La misoginia de Maradona es otra prueba de que el patriarcado fue y es una construcción colectiva: nuestro Dios no nació de un repollo. Y lo mismo pasa con la que hoy asume la chica que –casualmente– se hizo famosa por su virginal affaire con el ídolo. Por eso tiene valor que la pase en limpio, aunque los programas de chimentos ya tengan la descripción detallada de la foto hot de la China, seguro incentivados por el comentario de Wanda a medio minuto de su arrepentimiento público: “(Los mensajes a Icardi) decían cosas que una mujer como yo, con los valores que tengo yo, no hubiera nunca escrito.”
Me sorprendió ver en el diccionario de la RAE que la definición de cornuda/o aplica especialmente al marido que es objeto de infidelidad. Y también me sorprendieron los ejemplos: “Abundan los chistes sobre maridos cornudos”, “Su mujer es una cornuda consentida”, porque tal vez ahí esté la clave de esta extraña puesta en valor: en la mirada tradicional o “chapada a la antigua”, como dice Wanda, el marido engañado es un boludo, pero a la cornuda la llenan de atenciones. Está escrito en el diccionario de español más consultado. Para esos señores rancios –más educados, pero no muy distintos del periodista deportivo Flavio Azzaro diciéndole hace una semana a Pampita que era “la cornuda de la Argentina”, como si la escandalosa infidelidad del ex que comparte con la China (sí, todo tiene que ver con todo) fuera una atribución voluntaria, o elegida–, ser cornuda tiene sus beneficios, aunque haya que sportar la misoginia del marido.

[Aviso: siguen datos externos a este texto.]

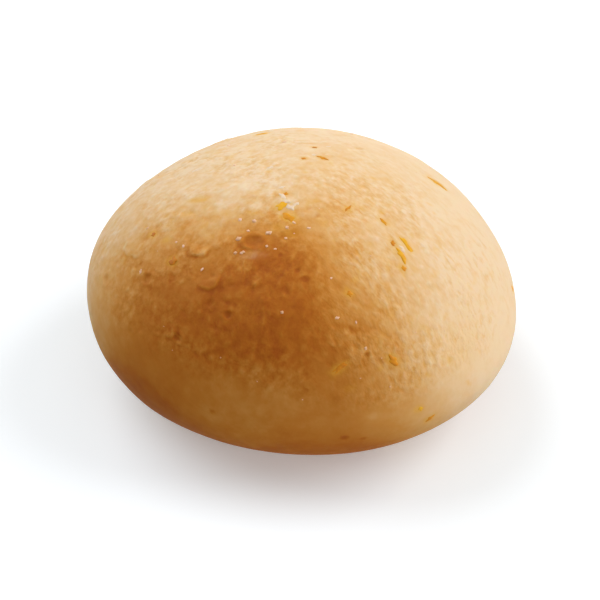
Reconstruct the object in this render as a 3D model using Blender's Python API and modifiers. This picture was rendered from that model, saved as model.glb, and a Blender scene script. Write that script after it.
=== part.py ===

Lo dice también Wanda, a veinte días del escándalo por la infidelidad del suyo: “Cualquier mujer se moriría por estar en mi lugar”. ¿Por qué alguien querría tener un marido que paga pasajes y hoteles para otra? Claro, también a mí se me ocurren razones, de cornuda obviamente, o de machista. Pero las razones para perdonar o aceptar una pareja infiel son infinitas y, si no media la violencia, también son íntimas. Wanda no necesita explicar las suyas más allá del contrato que haya tenido para contárselo a Susana. Ni lo necesitan Claudia, ni Pampita, acaso dos de las mujeres más resilientes que conocemos. Nadie debe ser obligado a justificar su deseo, y mucho menos el ajeno. Ni siquiera esas mujeres que se declaran cornudas y orgullosas en las redes. ¿Quién puede juzgarlas por preferir que las consientan mientras viven, sueñan, ríen, aman y creen?